Lord Willis“In the future, patients and the public will have more complex clinical needs and higher expectations than ever before. The education and training of nurses and care assistants need to reflect the changing care environment, and equip them to deliver high quality care. I hope that it will be seen as a framework to shape the debate on how we can develop a world class caring workforce.” 

The review noted that where possible, new undergraduate approaches should encourage care assistants to enter nursing by widening access and removing barriers, such as finance and travel. 

“Without undermining the standard of pre-registration, the system needs to recognise the skills and experience that support staff can bring to the nursing profession,” it noted. 

Lord Willis added that the next step must be to develop an action plan that will take forward this work and translate the recommendations into short, medium and long-term achievement objectives. It was noted that current proposals are “purely recommendations at this stage”. 

Jackie Smith, NMC chief executive and registrar, said: “We very much welcome the Shape of Caring report, which makes some significant recommendations about the quality of education for nurses in years to come. 

“It is vital that we work with others across the UK to continue to increase our understanding of nurse education and patient needs.” 

The review said it would encourage employers to employ their registered nurses as they leave their third year of training, and incentivise them with the prospect of employment once they register. 

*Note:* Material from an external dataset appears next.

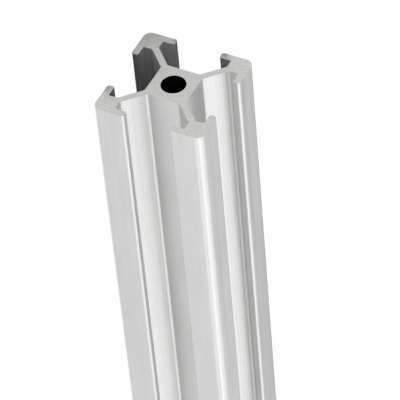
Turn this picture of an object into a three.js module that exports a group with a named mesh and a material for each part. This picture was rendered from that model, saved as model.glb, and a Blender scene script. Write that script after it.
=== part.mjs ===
// A length of square T-slot aluminium extrusion: one solid bar, pressed through a die and sawn
// square at both ends. A slot with an undercut runs down each of the four faces, a square core
// holds a round bore, and a thin diagonal web ties the core to each corner.
//
// Millimetres, +Z up. The origin is the centre of the lower end, on which the bar stands, and X
// and Y are square to the slotted faces.
import * as THREE from "three";

// Driving dimensions of the bar and its section.
const SIDE = 20; // across two opposite outer faces
const LENGTH = 200; // between the two sawn ends
const SLOT_MOUTH = 8.3; // between the two lips of a slot
const LIP = 1.24; // thickness of a lip
const CORNER = 3.68; // from an outer face to the slot wall beside it, behind the lip
const CORE = 7.6; // across two opposite faces of the core
const WEB = 1.16; // thickness of a diagonal web
const BORE = 4.3; // diameter of the bore, in which an M5 thread can be cut

// Radii of the section's edges and inside corners.
const OUTER_R = 1.35; // the four long outer corners
const LIP_OUTER_R = 0.5; // the lip's edge at the outer face
const LIP_INNER_R = 0.25; // the lip's edge inside the slot
const POCKET_R = 0.25; // the inside corner behind a lip
const WEB_TOP_R = 0.65; // where a web meets its corner
const WEB_FOOT_R = 0.7; // where a web meets the core

// How finely the arcs are cut into facets.
const ARC_STEP = THREE.MathUtils.degToRad(11.25);
const MOST_OF_EDGE = 0.48; // the share of an edge that the rounding of one end may use

// One corner of an outline, with the radius that it is rounded to.
const corner = (x, y, radius) => ({ at: new THREE.Vector2(x, y), radius });

// The same corner, turned about the bar's axis.
const turned = ({ at, radius }, angle) => ({
  at: at.clone().rotateAround(new THREE.Vector2(), angle),
  radius,
});

// The section's corners from the middle of the slot that faces +X to the middle of the one that
// faces +Y, anticlockwise.
function quarterOfOutline() {
  const face = SIDE / 2;
  const underLip = face - LIP;
  const mouth = SLOT_MOUTH / 2;
  const wall = face - CORNER;
  const core = CORE / 2;
  const acrossWeb = WEB / Math.SQRT2; // from a web's middle to its side, measured along X or Y
  const half = [
    corner(core, core - acrossWeb, WEB_FOOT_R),
    corner(wall + acrossWeb, wall, WEB_TOP_R),
    corner(underLip, wall, POCKET_R),
    corner(underLip, mouth, LIP_INNER_R),
    corner(face, mouth, LIP_OUTER_R),
  ];
  const mirrored = half.map(({ at, radius }) => corner(at.y, at.x, radius));
  return [...half, corner(face, face, OUTER_R), ...mirrored.reverse()];
}

// The arc that rounds a corner between two neighbours, as points. Its radius is cut down where an
// edge is too short for it.
function arcAt(before, { at, radius }, after) {
  const back = before.at.clone().sub(at);
  const ahead = after.at.clone().sub(at);
  const room = MOST_OF_EDGE * Math.min(back.length(), ahead.length());
  back.normalize();
  ahead.normalize();
  const halfAngle = Math.acos(back.dot(ahead)) / 2;
  const trim = Math.min(radius / Math.tan(halfAngle), room);
  const fitted = trim * Math.tan(halfAngle);
  const centre = back
    .clone()
    .add(ahead)
    .setLength(fitted / Math.sin(halfAngle))
    .add(at);
  const start = back.setLength(trim).add(at).sub(centre);
  const end = ahead.setLength(trim).add(at).sub(centre);
  const clockwise = start.cross(end) < 0;
  const arc = new THREE.ArcCurve(
    centre.x,
    centre.y,
    fitted,
    start.angle(),
    end.angle(),
    clockwise,
  );
  const sweep = Math.PI - 2 * halfAngle;
  return arc.getPoints(Math.ceil(sweep / ARC_STEP - 1e-6));
}

// The bar's section: the rounded outline, with the bore as a hole in it.
function section() {
  const quarter = quarterOfOutline();
  const corners = [0, 1, 2, 3].flatMap((turn) =>
    quarter.map((each) => turned(each, (turn * Math.PI) / 2)),
  );
  const outline = corners.flatMap((each, i) =>
    arcAt(corners.at(i - 1), each, corners[(i + 1) % corners.length]),
  );
  const shape = new THREE.Shape(outline);
  const bore = new THREE.ArcCurve(0, 0, BORE / 2, 0, 2 * Math.PI, true);
  const facets = Math.round((2 * Math.PI) / ARC_STEP);
  shape.holes.push(new THREE.Path(bore.getPoints(facets).slice(1)));
  return shape;
}

// The bar, as one named mesh.
function extrusionProfile() {
  const geometry = new THREE.ExtrudeGeometry(section(), {
    depth: LENGTH,
    bevelEnabled: false,
  });
  const satinAluminium = new THREE.MeshStandardMaterial({
    name: "satin_aluminium",
    color: 0xcfcfcd,
    roughness: 0.4,
    metalness: 1,
  });
  const mesh = new THREE.Mesh(geometry, satinAluminium);
  mesh.name = "extrusion_profile";
  return mesh;
}

const part = new THREE.Group();
part.add(extrusionProfile());

export default part;
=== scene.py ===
"""The looks of a short bar of T-slot aluminium extrusion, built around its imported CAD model."""

import math

import bmesh
import bpy
from mathutils import Matrix, Vector


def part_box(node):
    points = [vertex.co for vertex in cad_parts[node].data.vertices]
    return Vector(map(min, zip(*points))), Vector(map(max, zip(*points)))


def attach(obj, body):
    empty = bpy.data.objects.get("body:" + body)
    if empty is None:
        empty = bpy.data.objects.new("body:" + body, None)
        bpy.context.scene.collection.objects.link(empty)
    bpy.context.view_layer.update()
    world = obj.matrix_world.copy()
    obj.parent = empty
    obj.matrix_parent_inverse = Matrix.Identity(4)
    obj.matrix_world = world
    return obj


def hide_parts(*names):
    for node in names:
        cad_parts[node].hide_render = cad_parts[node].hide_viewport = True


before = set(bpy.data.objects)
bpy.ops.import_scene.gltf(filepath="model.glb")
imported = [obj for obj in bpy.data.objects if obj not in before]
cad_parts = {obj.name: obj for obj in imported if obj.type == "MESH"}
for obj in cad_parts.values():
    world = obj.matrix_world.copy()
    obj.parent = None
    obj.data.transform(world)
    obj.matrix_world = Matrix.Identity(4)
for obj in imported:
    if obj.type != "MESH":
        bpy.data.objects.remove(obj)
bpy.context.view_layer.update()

NODE = "extrusion_profile"
MM = 0.001
MICROMETRE = 0.000001

# The section, as in the CAD model, in millimetres.
SLOT_MOUTH = 8.3  # between the two lips of a slot
LIP = 1.24  # thickness of a lip
CORNER = 3.68  # from an outer face to the slot wall beside it, behind the lip
CORE = 7.6  # across two opposite faces of the core
WEB = 1.16  # thickness of a diagonal web
BORE = 4.3  # diameter of the bore
OUTER_R = 1.35  # the four long outer corners
LIP_OUTER_R = 0.5  # a lip's edge at the outer face
LIP_INNER_R = 0.25  # a lip's edge inside the slot
POCKET_R = 0.25  # the inside corner behind a lip
WEB_TOP_R = 0.65  # where a web meets its corner
WEB_FOOT_R = 0.7  # where a web meets the core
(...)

This suggestion is not limited to acute care, but care homes, social enterprises, GP practices and community organisations. This would need to be encouraged through “robust preceptorship programmes” so that students can continue their learning journey in a secure and vibrant learning environment. 

Lisa Bayliss-Pratt, director of nursing at HEE, said: “HEE is already engaged in key areas of work which are relevant to the review including the development of a Care Certificate; pre-degree care experience and development of higher apprenticeship routes into pre-registration nursing.” 

Danny Mortimer, chief executive of the NHS Employers organisation, said a great many care assistants have the talent and commitment to become nurses, and employers want to ensure their ambitions can be realised. “Developing clear, diverse entry routes is therefore vital,” he said. 

The review highlighted that the Shape of Training review has already acknowledged the need within medical education for a balance between generalist and specialist skills; and a similar change in emphasis is recommended for the nursing profession. 

Responding to the publication, Dr Peter Carter, chief executive and general secretary of the RCN, said: “This is a comprehensive review with a number of recommendations which should generate a lively and important debate around the training and career development of nursing staff and it is vital that it is not simply left to gather dust. 

“An important area raised in this report is the need for much more work improving the ongoing development and training of nursing staff after they have graduated. Not developing staff is a false economy, and a lost opportunity for improving patient care.”